More than anything, I would say; heat in a heat engine is like the kinetic energy of billiard balls on a pool table:

Translational_motion.gif (398 KiB) Viewed 11045 times

The idea is not so much giving these hot molecules somewhere to go but rather giving them something that they can hit and move.

If a ball strikes a solid immovable object it bounces off retaining its kinetic energy. But if it hits something that can move, the energy is transferred to the other object. In the case of a heat engine, the moveable object is the piston. The "heat" or kinetic energy, transferred to the piston, does not need anywhere else to go.

Tesla wrote in that regard: "But let us reflect a moment. Heat, though following certain general laws of mechanics, like a fluid, is not such; it is energy which may be converted into other forms of energy ... If the process of heat-transformation (in a heat engine) were absolutely perfect, no heat at all would arrive at the low level (or heat sink), since all of it would be converted into other forms of energy."

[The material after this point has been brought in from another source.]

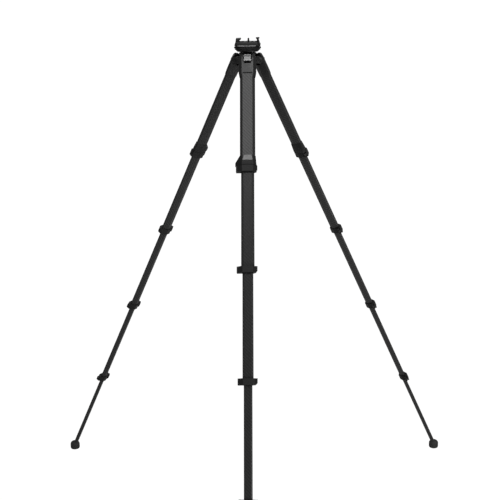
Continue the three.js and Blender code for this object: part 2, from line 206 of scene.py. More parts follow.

Think of the piston being hit by little billiard balls on both sides. Heat the gas on one side and the kinetic energy of the air molecules increases, knocking the piston out, but as each molecule hits it loses its "internal energy" and gets "cold", stops moving, but other fast moving "hot" molecules continue to hit the piston, also loosing energy, until there is equalization of energy on both sides, but the piston, having momentum continues moving, and more molecules continue to strike it and loose energy, causing the gas in the engine to become even colder, again creating an imbalance, which allows molecules outside the engine to knock the piston back inward. It seems, ALL of the heat added to the gas in the engine has been lost, and then some! The heat does not flow through the engine, rather, now more heat must be added to repeat the cycle.

That was Tesla's basic argument, that heat is not REALLY a fluid, therefore it does not REALLY need a "sink" to flow into.

There does need to be an initial temperature difference though. Why? because there must be some way of adding heat in order to create an imbalance to start the piston moving, but once moving, the heat does not need to flow through the engine into the sink, so a Stirling engine running on ice does not add heat to the ice. Rather heat is added to the engine to push the piston as previously described. The heat is converted into the kinetic motion of the piston, which might be further transformed into electricity, if the engine is driving an electric generator. The heat has been transformed into a different form of energy, now more heat can be added to continue the cycle, but no heat has been transferred to the ice!

Your description is certainly familiar to me, and is the generally recognized and accepted way that Stirling engines are supposed to work. But I think that maybe Tesla was right, and everyone else, for the past 200 years has been wrong.